Problem requirements:
Start at the line containing "obj.data = obj.data.copy()", stop at the line containing "from mathutils import Vector, noise", and set down every line in that stretch exactly as written, and nothing else.

Dataset content:
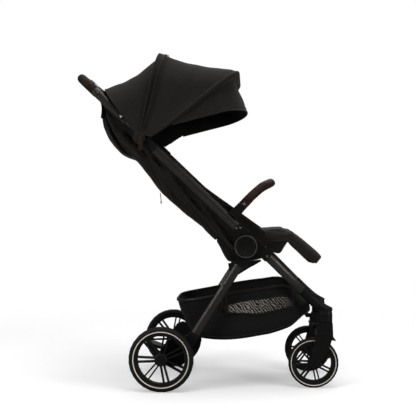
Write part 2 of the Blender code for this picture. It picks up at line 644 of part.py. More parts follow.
# Fabric
def panel(grid, thickness, inside):
    """A closed sheet whose outer face passes through a grid of points. `inside` lies on its inner side."""
    rows, columns = len(grid), len(grid[0])
    mesh = bmesh.new()
    outer = [[mesh.verts.new(p) for p in row] for row in grid]
    inner = []
    for i in range(rows):
        row = []
        for j in range(columns):
            down = grid[min(i + 1, rows - 1)][j] - grid[max(i - 1, 0)][j]
            across = grid[i][min(j + 1, columns - 1)] - grid[i][max(j - 1, 0)]
            normal = across.cross(down).normalized()
            if normal.dot(inside - grid[i][j]) < 0:
                normal = -normal
            row.append(mesh.verts.new(grid[i][j] + normal * thickness))
        inner.append(row)
    for i in range(rows - 1):
        for j in range(columns - 1):
            mesh.faces.new((outer[i][j], outer[i][j + 1], outer[i + 1][j + 1], outer[i + 1][j]))
            mesh.faces.new((inner[i][j], inner[i + 1][j], inner[i + 1][j + 1], inner[i][j + 1]))
    edge = [(0, j) for j in range(columns)] + [(i, columns - 1) for i in range(1, rows)]
    edge += [(rows - 1, j) for j in range(columns - 2, -1, -1)] + [(i, 0) for i in range(rows - 2, 0, -1)]
    for k in range(len(edge)):
        (a, b), (c, d) = edge[k], edge[(k + 1) % len(edge)]
        mesh.faces.new((outer[a][b], inner[a][b], inner[c][d], outer[c][d]))
    bmesh.ops.recalc_face_normals(mesh, faces=mesh.faces)
    return mesh


def inset(outline, distance):
    """A side-view outline with each corner moved inward by this distance."""
    middle = sum(outline, Vector((0, 0, 0))) / len(outline)
    moved = []
    for k, point in enumerate(outline):
        before = (point - outline[k - 1]).normalized()
        after = (outline[(k + 1) % len(outline)] - point).normalized()
        inward = (before + after).normalized().cross(AXIS_Y)
        if inward.dot(middle - point) < 0:
            inward = -inward
        moved.append(point + inward * distance)
    return moved


def cushion(outline, half_width, rounding):
    """A pad with a side-view outline and soft edges at both sides."""
    rings = []
    for share, deep in ((1.0, 1.0), (0.93, 0.55), (0.75, 0.2), (0.0, 0.0)):
        y = half_width - rounding * (1 - share)
        rings.append([p + AXIS_Y * y for p in inset(outline, rounding * 0.55 * deep)])
    rings += [[Vector((p.x, -p.y, p.z)) for p in ring] for ring in reversed(rings)]
    return skin(rings)


# Canopy. Each rib has an angle in degrees and a height above its centre. The rear ribs fan out from the pivot,
# the front ones from a centre that moves forward of it, and the visor's from its own lower corner.
REAR_PANEL = (
    (126.0, 0.2076), (117.0, 0.2035), (108.0, 0.2025), (99.0, 0.2115), (91.3, 0.2253), (85.0, 0.2475), (78.5, 0.2750),
    (75.0, 0.2880),
)
FRONT_PANEL = (
    (75.5, 0.2930), (69.0, 0.2918), (62.0, 0.2925), (56.0, 0.3030), (50.1, 0.3169), (44.5, 0.3420), (41.0, 0.3600),
    (38.5, 0.3660),
)
VISOR = ((37.6, 0.2740), (36.0, 0.2550), (25.5, 0.2557), (14.2, 0.2562))


def canopy_rib(centre, angle, radius, side, start):
    """One arch of the canopy, from its left end over the top to its right end."""
    out, corner = heading(math.radians(angle)), CANOPY_CORNER
    half = [(start, side), (radius - corner, side)]
    for k in range(1, 6):
        turn = math.pi / 2 * k / 5
        half.append((radius - corner + corner * math.sin(turn), side - corner + corner * math.cos(turn)))
    whole = half + [(radius, 0.0)] + [(a, -b) for a, b in reversed(half)]
    return [centre + out * a + AXIS_Y * b for a, b in whole]


def front_ribs(side):
    """The arches of the front panel up to its bow, then those of the visor."""
    pivot, bow_angle = at(*CANOPY_PIVOT), FRONT_PANEL[-1][0]
    fan = FRONT_PANEL[0][0] - bow_angle
    ribs = []
    for angle, radius in FRONT_PANEL:
        centre = pivot + BOW_CENTRE * ((FRONT_PANEL[0][0] - angle) / fan)
        ribs.append(canopy_rib(centre, angle, radius, side, RIB_START))
    corner = pivot + BOW_CENTRE + VISOR_CORNER
    return ribs + [canopy_rib(corner, angle, radius, side, 0.006) for angle, radius in VISOR]


def make_canopy():
    """The fixed rear panel with its drop flap, and the front panel that turns on the mounts."""
    pivot = at(*CANOPY_PIVOT)
    inside = pivot + heading(math.radians(75)) * 0.06
    rear_side, front_side = CANOPY_SIDE_Y + CANOPY_THICK, CANOPY_SIDE_Y + 2 * CANOPY_THICK + 0.0005
    rear_ribs = [canopy_rib(pivot, angle, radius, rear_side, RIB_START) for angle, radius in REAR_PANEL]
    for name, ribs, side in (
        ("canopy_rear", rear_ribs, rear_side),
        ("canopy_front", front_ribs(front_side), front_side),
    ):
        low = side - CANOPY_THICK
        discs = [drum(pivot, 0.0205, low, side, 20), drum(pivot, 0.0205, -side, -low, 20)]
        holes = [drum(pivot, 0.0043, low - 0.01, side + 0.01, 10), drum(pivot, 0.0043, -side - 0.01, -low + 0.01, 10)]
        add(name, worked(panel(ribs, CANOPY_THICK, inside), joined=discs, cut=holes), "fabric", pivot)
    flap = [at(-0.1930, 0.9760), at(-0.1965, 0.9450), at(-0.2005, 0.8930), at(-0.2035, 0.8930), at(-0.1998, 0.9450),
            at(-0.1962, 0.9760)]
    add("canopy_flap", plate(flap, -0.1720, 0.1720), "fabric")
    tab = [at(-0.0730, 0.8260), at(-0.0730, 0.7850), at(-0.0700, 0.7780), at(-0.0630, 0.7780), at(-0.0600, 0.7850),
           at(-0.0600, 0.8260)]
    add("zip_pull", plate(tab, -0.2525, -0.2495), "leather")


# Seat
BACK_LINE = ((0.1760, 0.4860), (0.1280, 0.5350), (0.0740, 0.5770), (0.0070, 0.6370), (-0.0560, 0.7120),
             (-0.0920, 0.7570), (-0.1430, 0.7850), (-0.1800, 0.8270), (-0.1970, 0.8880))
BACK_SIDES = (0.030, 0.046, 0.058, 0.064, 0.064, 0.060, 0.056, 0.054, 0.050)
BACK_THICK = 0.024


def back_frames():
    """Each station up the backrest, with the direction from its back to its front."""
    points = [at(*p) for p in BACK_LINE]
    placed = []
    for k, point in enumerate(points):
        along = (points[min(k + 1, len(points) - 1)] - points[max(k - 1, 0)]).normalized()
        placed.append((point, AXIS_Y.cross(along)))
    return placed


def make_backrest():
    """The backrest, a padded trough that hangs between the push tubes, and its shoulder straps."""
    rings = []
    placed = back_frames()
    for k, (point, front) in enumerate(placed):
        half, tall, deep = 0.186 - 0.004 * (k == 0), BACK_SIDES[k], BACK_THICK
        outer = [(half, tall), (half, 0.026), (half - 0.008, 0.010), (half - 0.026, 0.0), (half * 0.4, -0.004)]
        inner = [(half - 0.010, tall), (half - 0.018, deep + 0.008), (half - 0.034, deep + 0.002), (half * 0.4, deep)]
        section = outer + [(-a, b) for a, b in reversed(outer)]
        section += [(-a, b) for a, b in inner] + inner[::-1]
        rings.append([point + front * b + AXIS_Y * a for a, b in section])
    add("backrest", skin(rings), "fabric", at(*BACK_HINGE))
    lift = BACK_THICK + 0.0030
    path = [point + front * lift + AXIS_Y * 0.062 for point, front in placed[2:8]]
    add_pair("shoulder_strap", rod(path, oval(0.0190, 0.0011, 8, 4.0)), "fabric", at(*BACK_HINGE))


def make_seat():
    """The seat's frame and pad, the calf rest and the buckle of the harness."""
    start = on_front_line(0.0920, FRAME_Y - TUBE_THICK / 2 - GAP)
    side = 0.1735
    half = [start, Vector((start.x, side + 0.012, start.z)), Vector((start.x - 0.010, side, start.z + 0.006))]
    half += [at(0.3350, 0.4660, side), at(0.3000, 0.4720, side), at(0.2450, 0.4720, side - 0.004)]
    half += [at(0.2260, 0.4720, side - 0.022)]
    path = half + [Vector((p.x, -p.y, p.z)) for p in reversed(half)]
    add("seat_frame", rod(path, oval(0.0070, 0.0070, 12), Vector((0, 0, 1))), "frame")
    pad = [at(0.2170, 0.4830), at(0.2140, 0.5000), at(0.2170, 0.5150), at(0.2600, 0.5120), at(0.3370, 0.5170)]
    pad += [at(0.3950, 0.5210), at(0.4180, 0.5170), at(0.4300, 0.5050), at(0.4120, 0.4840), at(0.3000, 0.4800)]
    add("seat_pad", cushion(pad, SEAT_HALF_WIDTH, 0.012), "fabric")
    calf = [at(0.4330, 0.4980), at(0.4480, 0.4960), at(0.4700, 0.4780), at(0.5180, 0.4360), at(0.5215, 0.4260)]
    calf += [at(0.5120, 0.4140), at(0.4990, 0.4090), at(0.4900, 0.4120), at(0.4500, 0.4510), at(0.4230, 0.4750)]
    calf += [at(0.4215, 0.4845)]
    add("calf_rest", cushion(calf, SEAT_HALF_WIDTH - 0.004, 0.010), "fabric", at(*CALF_HINGE))
    strap = [at(0.2380, 0.5152), at(0.2380, 0.5320), at(0.2400, 0.5320), at(0.2400, 0.5152)]
    shell = [at(0.2310, 0.5280), at(0.2310, 0.5660), at(0.2350, 0.5700), at(0.2430, 0.5700), at(0.2480, 0.5650),
             at(0.2480, 0.5280)]
    slot = [at(0.2377, 0.5180), at(0.2377, 0.5323), at(0.2403, 0.5323), at(0.2403, 0.5180)]
    add("crotch_strap", plate(strap, -0.0170, 0.0170), "fabric")
    place = at(0.2500, 0.5490)
    socket_hole = drum_forward(place, 0.0075, -0.0070, 0.0100)
    add("harness_buckle", worked(plate(shell, -0.0230, 0.0230), cut=[plate(slot, -0.0175, 0.0175), socket_hole]),
        "plastic")
    add("buckle_button", drum_forward(place, 0.0070, -0.0040, -0.0005), "plastic", place)


def drum_forward(centre, radius, low, high):
    """A short cylinder along X, between two distances from its centre."""
    mesh = turned([(0, low), (radius, low), (radius, high), (0, high)], 20)
    bmesh.ops.rotate(mesh, verts=mesh.verts, cent=(0, 0, 0), matrix=Matrix.Rotation(-math.pi / 2, 3, "Z"))
    bmesh.ops.translate(mesh, verts=mesh.verts, vec=centre)
    return mesh


# Basket
BASKET_RIM = ((0.040, 0.284), (0.128, 0.296), (0.219, 0.314), (0.332, 0.330), (0.404, 0.336), (0.470, 0.300))
BASKET_FLOOR = ((0.060, 0.190), (0.108, 0.166), (0.221, 0.160), (0.354, 0.180), (0.420, 0.200), (0.470, 0.232))
BASKET_HALF = ((0.040, 0.180), (0.300, 0.184), (0.404, 0.176), (0.440, 0.160), (0.490, 0.120))


def along(table, forward):
    """The value of a table at a distance forward, straight between its rows."""
    for (a, low), (b, high) in zip(table, table[1:]):
        if forward <= b:
            return low + (high - low) * max(forward - a, 0) / (b - a)
    return table[-1][1]


def basket_loop(start, end, share, level, thin):
    """A loop round the basket in plan. `level` runs from 0 at its floor to 1 at its rim."""
    points = []
    for a, b in oval(1.0, 1.0, 28, 4.5):
        forward = (start + end) / 2 + a * ((end - start) / 2 - thin)
        width = along(BASKET_HALF, forward) * share - thin
        low, high = along(BASKET_FLOOR, forward), along(BASKET_RIM, forward)
        height = low + (high - low) * level + (thin if level == 0 else 0)
        points.append(at(forward, height, b * max(width, 0.004)))
    return points


def make_basket():
    """The storage basket, an open tray of cloth between the legs."""
    levels = ((0.120, 0.446, 0.30, 0.0), (0.088, 0.466, 0.80, 0.0), (0.070, 0.474, 0.90, 0.18), (0.050, 0.470, 0.95, 0.6),
              (0.040, 0.458, 0.975, 1.0))
    outside = [basket_loop(*level, 0.0) for level in levels]
    inside = [basket_loop(*level, 0.0030) for level in levels]
    add("basket", skin(outside + inside[::-1], strips=True), "fabric")


def main():
    """Clear the scene and build the stroller."""
    for thing in list(bpy.data.objects):
        bpy.data.objects.remove(thing)
    make_hubs()
    make_front_legs()
    make_rear_legs()
    make_brake()
    make_wheels()
    make_casters()
    make_push_frame()
    make_handle()
    make_guard()
    make_canopy()
    make_backrest()
    make_seat()
    make_basket()


main()
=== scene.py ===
"""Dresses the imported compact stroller: cloth, leather, moulded plastic, tubes, wheels, studio and camera."""

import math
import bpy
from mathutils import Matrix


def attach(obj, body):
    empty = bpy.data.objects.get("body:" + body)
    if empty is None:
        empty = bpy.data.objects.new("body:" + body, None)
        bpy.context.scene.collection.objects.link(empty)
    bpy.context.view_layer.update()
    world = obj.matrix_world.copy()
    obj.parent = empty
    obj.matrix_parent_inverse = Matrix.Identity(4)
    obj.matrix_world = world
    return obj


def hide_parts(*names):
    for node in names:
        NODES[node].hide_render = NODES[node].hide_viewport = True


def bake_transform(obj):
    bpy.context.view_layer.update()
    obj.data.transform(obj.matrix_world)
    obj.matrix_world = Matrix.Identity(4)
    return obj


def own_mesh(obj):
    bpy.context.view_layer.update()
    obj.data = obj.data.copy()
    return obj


bl_info = {
    "name": "Compact Stroller",
    "version": (1, 0, 0),
    "blender": (4, 5, 0),
    "location": "3D View > Sidebar > Stroller",
    "description": "Cloth, trim and finishes of a compact folding stroller",
    "category": "Object",
}

import bmesh
import bpy
import numpy as np
from mathutils import Vector, noise

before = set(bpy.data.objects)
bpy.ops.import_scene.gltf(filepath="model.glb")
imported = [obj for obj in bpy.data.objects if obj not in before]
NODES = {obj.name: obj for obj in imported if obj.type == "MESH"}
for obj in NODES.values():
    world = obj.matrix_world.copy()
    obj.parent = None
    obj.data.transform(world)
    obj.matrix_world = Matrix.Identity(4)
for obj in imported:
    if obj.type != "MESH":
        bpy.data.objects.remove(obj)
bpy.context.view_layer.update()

REAR_AXLE_TO_CENTRE = 0.1472
AXIS_X = Vector((1, 0, 0))
AXIS_Y = Vector((0, 1, 0))
AXIS_Z = Vector((0, 0, 1))
SIDES = (("left", 1), ("right", -1))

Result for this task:
    obj.data = obj.data.copy()
    return obj


bl_info = {
    "name": "Compact Stroller",
    "version": (1, 0, 0),
    "blender": (4, 5, 0),
    "location": "3D View > Sidebar > Stroller",
    "description": "Cloth, trim and finishes of a compact folding stroller",
    "category": "Object",
}

import bmesh
import bpy
import numpy as np
from mathutils import Vector, noise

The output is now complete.